Most of the time he brainstorms ideas for candy at his red-brick home, surrounded by packages of freeze-dried pineapple powder, empty soda bottles, boxes of gummy confections and his grandchildren’s toys.
He cuts an odd figure, scuffling around outdoors in black socks, using his shirt as a napkin, writing notes to himself on a stack of paper plates, running fingers through unkempt hair.
Last year, Bert, an animator for Disney, released a documentary about his father’s connection to Jelly Belly. When Bert had children of his own, he said he wanted to understand exactly what his father had lost.
“Candyman: The David Klein Story” portrays an eccentric, obsessive nobody crushed by a corporation.
The film and the fans who saw it and have since tracked him down have invigorated Klein. One executive even came to him and said he would bankroll his next candy.
Sure, he thinks it would be grand to come up with a bestselling chocolate bar or a triumphant taffy, but Klein can’t shake the need to prove he’s still a genius when it comes to jelly.
This time he’s aiming for a spot with the chocolatiers and high-end candy boutiques, not the aisles of Wal-Mart and Costco that Jelly Belly now populates.

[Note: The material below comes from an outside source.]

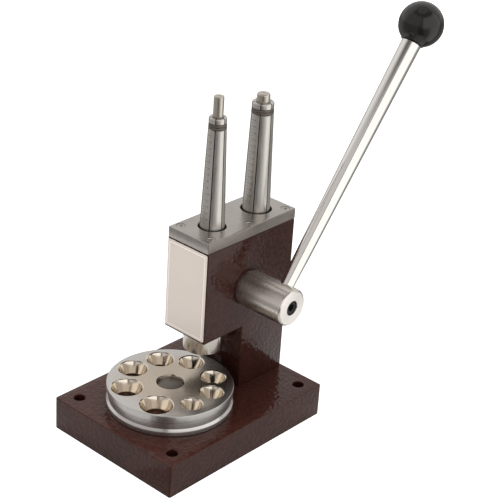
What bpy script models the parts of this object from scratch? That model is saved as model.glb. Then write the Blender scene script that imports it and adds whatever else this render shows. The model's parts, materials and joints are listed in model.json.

The candy will be called David’s Signature Beyond Gourmet Jelly Beans and come in exotic flavors like Thai curry and bacon-wrapped dates. It will be manufactured by Marich Confectionery, whose founder Marinus van Dam once worked at Goelitz and developed the jelly bean recipes for Klein.
Financed by Leaf Brands, whose chief executive reached out to Klein after seeing the documentary, the packages will read “from the inventors of the Jelly Belly.”
Last month at the Sweets and Snacks Expo in Chicago, Klein donned his jelly bean hat and grinned while posing for photos. It was the first candy show he had been to in years, and the documentary had given him something he has craved for decades: recognition.